Records should be made available in the form requested if the agency has the capability to provide them in that form. If records are maintained only in an electronic database, adequate means to view and copy such records should be made available without cost for members of the public.

No record that is not readily available at reasonable cost to an individual member of the general public should be sold to a commercial information source.

Public officials should be prohibited from discarding or destroying public records, regardless of the medium, except in accordance with procedures established by law, and never while a request for such a record is pending.

Information, once it is public and posted, should remain public and posted, or remain accessible electronically if archived.
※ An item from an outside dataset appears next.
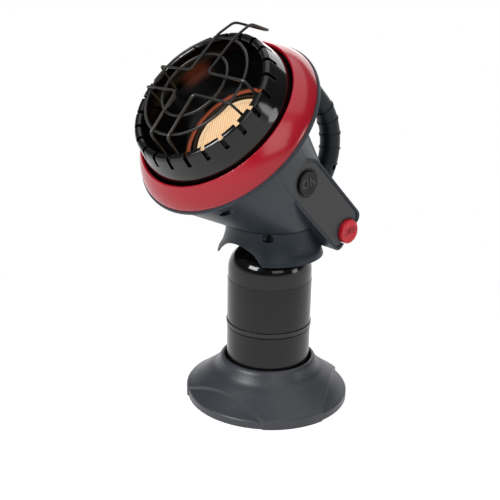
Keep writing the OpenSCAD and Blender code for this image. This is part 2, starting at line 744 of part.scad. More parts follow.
module guard_rings() {
    // each ring lies behind the cross, as far as the sloping arms need
    color([0.12, 0.11, 0.11]) at_lip() for (r = [guard_ring_1, guard_ring_2]) {
        along = sqrt(r * r - half_w * half_w);
        translate([0, guard_up, guard_z(along) - wire_d - gap])
            rotate_extrude() translate([r, 0]) circle(r = wire_d / 2, $fn = 24);
    }
}

// ---------- burner ----------

module heat_shield() {
    // a pan behind the reflector that keeps its heat off the housing
    color(steel) at_lip() difference() {
        rotate_extrude() polygon([
            [plenum_r + 1.2, -51], [63, -51], [70.1, -30], [71.6, -24], [71.6, -21.4],
            [85.9, -21.4], [85.9, -22.3], [72.5, -22.3], [72.5, -24.1], [71, -30.2],
            [63.6, -51.9], [plenum_r + 1.2, -51.9]]);
        for (w = windows) translate([w[0], w[1], -60]) cylinder(r = w[2], h = 12);
    }
}

module burner_tile() {
    color([0.93, 0.80, 0.60]) at_lip() translate([0, 0, -bowl_floor_depth + 1 - tile_t])
        cylinder(r = tile_r, h = tile_t);
}

module tile_gasket() {
    z = -bowl_floor_depth + 1 - tile_t;
    color([0.25, 0.24, 0.22]) at_lip() {
        ring(plenum_r - 0.9, tile_r + 0.1, z, z + tile_t - 1.5);
    }
}

module burner_plenum() {
    z = -bowl_floor_depth + 1 - tile_t;
    collar = -bowl_floor_depth - sheet_t - gap;
    color(steel) at_lip() difference() {
        rotate_extrude() polygon([
        [plenum_r, z + tile_t + 3.5], [plenum_r, collar], [plenum_r + 3.2, collar],
        [plenum_r + 3.2, collar - 1], [plenum_r, collar - 1], [plenum_r, z - 18], [plenum_r - 3, z - 21], [14, z - 21],
        [14, z - 26], [11.2, z - 26], [11.2, z - 20.2], [plenum_r - 3.3, z - 20.2],
        [plenum_r - 0.8, z - 17.6], [plenum_r - 0.8, z - 0.9], [tile_r - 3, z - 0.9],
        [tile_r - 3, z - 0.1], [plenum_r - 0.8, z - 0.1], [plenum_r - 0.8, z + tile_t + 3.5]]);
        for (w = windows) translate([w[0], w[1], collar - 2]) cylinder(r = w[2], h = 3);
    }
}

mixer_front = -bowl_floor_depth + 1 - tile_t - 20;
mixer_len = 42;

module mixer_tube() {
    color(steel) at_lip() difference() {
        rotate_extrude() polygon([
            [9.2, mixer_front - mixer_len - 4], [9.2, mixer_front - mixer_len + 12],
            [7.5, mixer_front - mixer_len + 22], [10, mixer_front - 8], [10, mixer_front + 2],
            [11, mixer_front + 2], [11, mixer_front - 8], [8.5, mixer_front - mixer_len + 22],
            [10.2, mixer_front - mixer_len + 12], [10.2, mixer_front - mixer_len - 4]]);
        for (a = [0:90:270]) rotate([0, 0, a + 45])
            translate([0, -3, mixer_front - mixer_len + 2]) cube([20, 6, 8]);
    }
}

orifice_front = mixer_front - mixer_len + 3;

module gas_orifice() {
    color(brass) at_lip() difference() {
        union() {
            translate([0, 0, orifice_front - 4]) cylinder(r1 = 5, r2 = 3, h = 4);
            translate([0, 0, orifice_front - 10]) cylinder(r = 9.1, h = 6, $fn = 6);
            translate([0, 0, orifice_front - 16]) cylinder(r = 5, h = 6.1);
        }
        translate([0, 0, orifice_front - 17]) cylinder(r = 1, h = 18);
    }
}

module gas_tube() {
    // from the valve in the arm to the back of the orifice
    end = orifice_front - 16.2;
    path = [for (p = rounded([[[33.5, 0, -118], 0], [[24, 0, -118], 6], [[16, 0, end - 12], 10],
                              [[0, 0, end - 12], 9], [[0, 0, end], 0]], false, 6)) p];
    color([0.75, 0.70, 0.55]) at_lip() swept(path, 5, sides = 10, start = [0, 1, 0]);
}

// ---------- controls ----------

valve_x = 50;       // outer face of the valve under the ON button
module valve_body() {
    color(brass) at_lip() difference() {
        union() {
            translate([34, -12, -on_back - 16]) cube([valve_x - 34, 24, 30]);
            // lug that is screwed to the inside of the panel
            translate([44, -8, -on_back - 20]) cube([panel_x - shell_t - 1.4 - 44, 16, 4.5]);
        }
        translate([38, 0, -on_back]) rotate([0, 90, 0]) cylinder(r = 4.05, h = 20);
        translate([30, 0, -118]) rotate([0, 90, 0]) cylinder(r = 1.6, h = 6);
    }
}

module button_cap(r, face, skirt_h, stem_r, stem_end, back) {
    at_lip() translate([0, 0, -back]) rotate([0, 90, 0]) {
        difference() {
            union() {
                translate([0, 0, face - skirt_h]) cylinder(r = r, h = skirt_h - 1);
                translate([0, 0, face - 1]) cylinder(r1 = r, r2 = r - 1, h = 1);
            }
            translate([0, 0, face - skirt_h - 1]) cylinder(r = r - 1.8, h = skirt_h - 1.5);
            // shallow dish in the face for the finger
            translate([0, 0, face + 59.2]) sphere(r = 60);
        }
        translate([0, 0, stem_end]) cylinder(r = stem_r, h = face - 2 - stem_end);
    }
}

on_face = panel_x + 2;
off_face = panel_x + 3.5;

module on_button() {
    color([0.06, 0.06, 0.06]) button_cap(on_r, on_face, 7, 4, 43.5, on_back);
}

module off_button() {
    color([0.70, 0.05, 0.08]) button_cap(off_r, off_face, 9, 4, 42, off_back);
}

module button_spring(x0, x1, back) {
    at_lip() translate([0, 0, -back]) swept(helix(x0, x1, 6.2, 4), 1, sides = 6, start = [1, 0, 0]);
}

module on_spring() {
    color(steel) button_spring(valve_x + 0.7, on_face - 3.2, on_back);
}

module off_spring() {
    color(steel) button_spring(46.2, off_face - 3.2, off_back);
}

module piezo_igniter() {
    // stands beside the valve, its plunger under the rim of the ON button's lever
    color([0.75, 0.72, 0.62]) at_lip() {
        translate([34, -6, -on_back - 40]) cube([18, 12, 12]);
        translate([30, 0, -on_back - 34]) rotate([0, 90, 0]) cylinder(r = 3, h = 4.1);
    }
}

module igniter_lead() {
    // fixed wire from the igniter to the electrode, clipped inside the housing
    path = rounded([[[29.7, 0, -on_back - 34], 0], [[25.7, 0, -on_back - 34], 2.2], [[24, -7, -on_back - 34], 4.5],
                    [[24, -34, -110], 12], [[12, -52, -80], 12], [[8, -(plenum_r + 7), -62], 6],
                    [[8, -(plenum_r + 7), -54.2], 0]], false, 5);
    color([0.75, 0.75, 0.72]) at_lip() swept(path, 2.6, sides = 8, start = [0, 0, 1]);
}

module spark_electrode() {
    y = -(plenum_r + 7);
    color([0.92, 0.90, 0.86]) at_lip() {
        difference() {
            translate([8, y, -54]) cylinder(r = 3.4, h = 26);
            translate([8, y, -36]) cylinder(r = 0.8, h = 9);
        }
        translate([8, y, -36]) cylinder(r = 0.75, h = 14);
        translate([8, y, -22.6]) rotate([-90, 0, 0]) cylinder(r = 0.75, h = 8);
    }
}

module pilot_burner() {
    y = -(plenum_r + 6);
    color(steel) at_lip() difference() {
        union() {
            translate([-18, y, -56]) cylinder(r = 3.2, h = 26);
            translate([-18, y, -30.1]) cylinder(r = 4, h = 6);
            translate([-18, y, -bowl_floor_depth - sheet_t - gap - 1.2]) cylinder(r = 5.4, h = 1.2);
        }
        translate([-18, y, -57]) cylinder(r = 1.4, h = 29);
        translate([-18, y, -28]) cylinder(r = 2.8, h = 5);
    }
}

module thermocouple() {
    y = -(plenum_r + 6);
    color([0.70, 0.62, 0.50]) at_lip() {
        translate([-9, y + 1, -56]) cylinder(r = 1.8, h = 33);
        translate([-9, y + 1, -23]) sphere(r = 1.8);
    }
}

module tip_switch() {
    // a ball-in-cage switch that shuts the gas when the heater falls over
    color([0.12, 0.12, 0.13]) translate([-26, 26, 234.7]) difference() {
        cube([14, 18, 20]);
        translate([7, 9, 4]) cylinder(r = 5, h = 18);
    }
    color(steel) translate([-19, 35, 243.6]) sphere(r = 4.8);
}

// ---------- fasteners ----------

module bezel_screws() {
    color(steel) at_lip() for (a = bezel_screw_at) rotate([0, 0, a])
        translate([97.5, 0, shell_cone - gap]) rotate([180, 0, 0]) screw(3.2, 2, 1.25, flange_t + 8);
}

module rim_screws() {
    color(steel) at_lip() for (a = rim_screw_at) rotate([0, 0, a])
        translate([rim_base_r + 3.2, 0, -bezel_depth + 1.25]) screw(2.4, 1.8, 1.3, 5);
}

// A screw along x with its head's seat at x, its head on the given side.
module screw_x(yz, x, side, head_r, head_h, shank_r, shank_h) {
    translate([x, yz[0], yz[1]]) rotate([0, side > 0 ? 90 : -90, 0])
        screw(head_r, head_h, shank_r, shank_h);
}

module housing_screws() {
    color(steel) for (c = clamps)
        screw_x(c, c[2] * (clamp_seat + 0.05), c[2], 3.4, 2.2, 1.5, clamp_seat + 9);
}

module skirt_screws() {
    color(steel) for (m = [-1, 1])
        screw_x(skirt_screw, m * 29.05, m, 3.4, 2.2, 1.5, 13);
}

module handle_screws() {
    color(steel) at_lip() for (c = handle_clamps) screw_x(c, 3.05, 1, 2.8, 1.8, 1.5, 10);
}

foot();
cylinder_lower_shell();
cylinder_upper_shell();
cylinder_label();
cylinder_valve_boss();
cylinder_valve_core();
cylinder_relief_valve();
seal_washer();
inlet_fitting();
regulator_body();
regulator_cover();
regulator_diaphragm();
housing_left();
housing_right();
neck_skirt();
handle_left();
handle_right();
red_bezel();
slotted_rim();
reflector_bowl();
guard_wire();
guard_rings();
heat_shield();
burner_tile();
tile_gasket();
burner_plenum();
mixer_tube();
gas_orifice();
gas_tube();
valve_body();
on_button();
on_spring();
off_button();
off_spring();
piezo_igniter();
igniter_lead();
spark_electrode();
pilot_burner();
thermocouple();
tip_switch();
bezel_screws();
rim_screws();
housing_screws();
skirt_screws();
handle_screws();
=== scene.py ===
import math

import bmesh
import bpy
from mathutils import Matrix, Vector


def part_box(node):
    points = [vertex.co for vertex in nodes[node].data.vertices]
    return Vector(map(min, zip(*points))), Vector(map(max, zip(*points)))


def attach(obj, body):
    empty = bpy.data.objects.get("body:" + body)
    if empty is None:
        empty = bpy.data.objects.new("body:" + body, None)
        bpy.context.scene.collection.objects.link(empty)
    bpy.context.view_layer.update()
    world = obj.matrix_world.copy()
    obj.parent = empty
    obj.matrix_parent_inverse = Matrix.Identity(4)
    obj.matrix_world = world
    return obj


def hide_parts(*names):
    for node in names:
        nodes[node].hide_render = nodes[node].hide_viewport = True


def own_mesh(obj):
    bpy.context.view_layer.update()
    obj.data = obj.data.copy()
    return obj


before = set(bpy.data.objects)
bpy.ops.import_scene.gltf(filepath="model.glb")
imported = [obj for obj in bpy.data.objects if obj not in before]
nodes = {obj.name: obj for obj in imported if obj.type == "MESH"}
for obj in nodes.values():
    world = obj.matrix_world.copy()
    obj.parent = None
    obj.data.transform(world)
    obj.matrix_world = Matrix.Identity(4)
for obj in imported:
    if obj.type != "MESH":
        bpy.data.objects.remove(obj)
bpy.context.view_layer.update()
scene = bpy.context.scene
scene.view_settings.view_transform = "Standard"

# ---------- places and sizes, in metres and radians ----------

# The head's own frame: origin at the middle of the dish's lip, x across, y up the face,
# z out of the dish.
LIP = Vector((0, -0.0855, 0.3449))
PITCH = math.radians(45.8)
HEAD = Matrix.Translation(LIP) @ Matrix.Rotation(PITCH, 4, "X")

# The buttons' axes along the head's z.
ON_AT, OFF_AT = -0.1085, -0.205

# The words on the buttons: size, depth below the face, and the turn of their line.
ON_WORD_SIZE, OFF_WORD_SIZE = 0.0135, 0.0112
WORD_SINK = 0.0005
WORD_TURN = 0.10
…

Prior to removal of publicly posted information, the government agency in possession of that information should provide notice of its impending action and the opportunity for public comment.
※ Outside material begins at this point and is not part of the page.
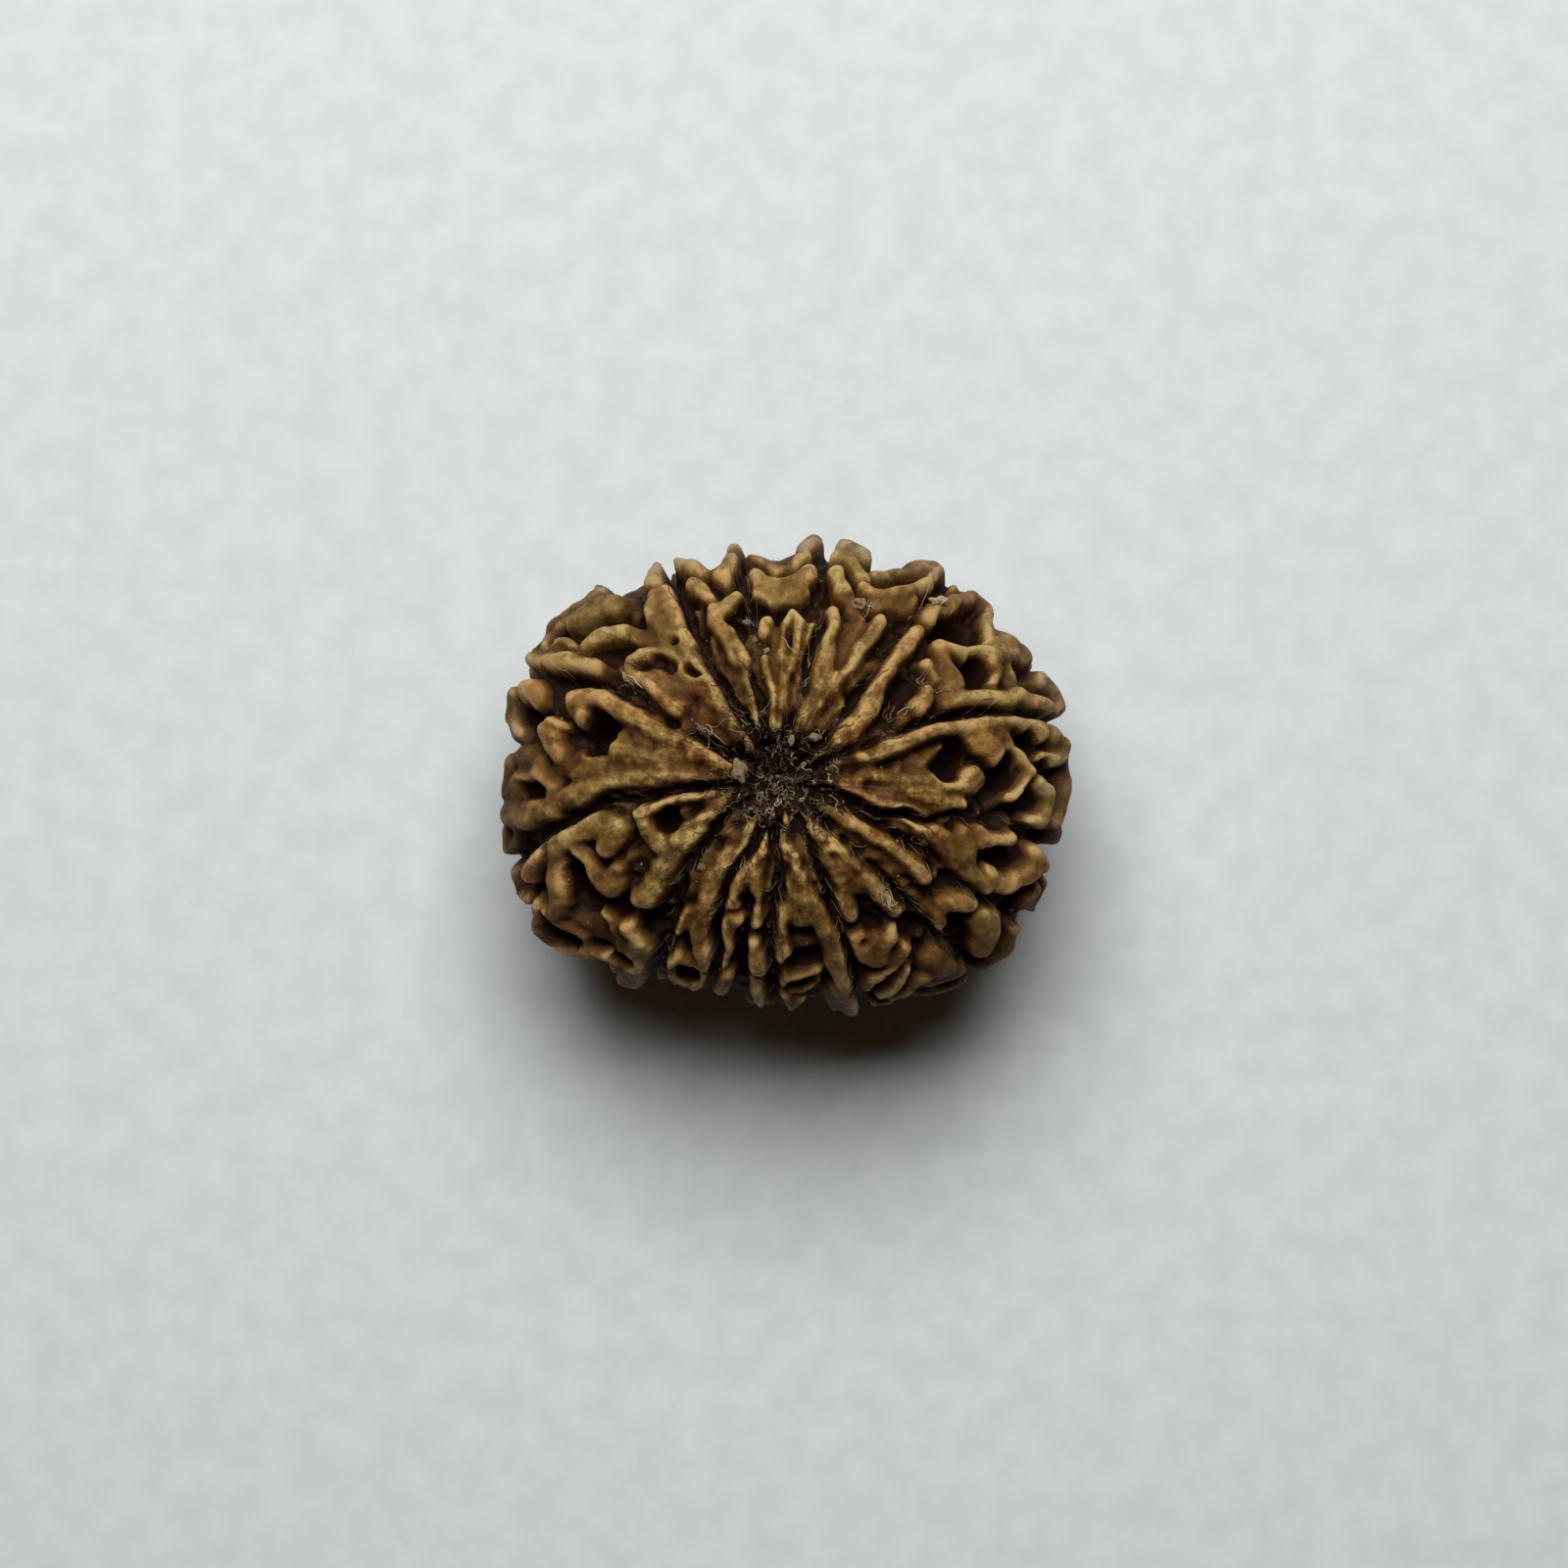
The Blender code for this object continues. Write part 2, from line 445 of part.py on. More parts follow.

The office e-mail of a public official is a public record.

Meetings

Discussion leading to decision-making is as critical a part of the governance process as the final decision and should be open to the public. Any meetings held by any agency at any level of government to discuss or decide public policy is presumed to be public unless exempted by the respective state legislature or the Congress upon a finding of overriding public necessity and after a vote of a two-thirds majority.

A meeting is a gathering of more than two members of a policy-making board or entity, unless two represents a quorum.

Any meeting or portion of a meeting closed under statutory exemption should be recorded in its entirety, with no portion off the record. The recording or transcript should be retained and available for review when the stated-need for secrecy has passed, or if the closure is legally challenged.

A closed meeting of a public agency should be book-ended by a public meeting.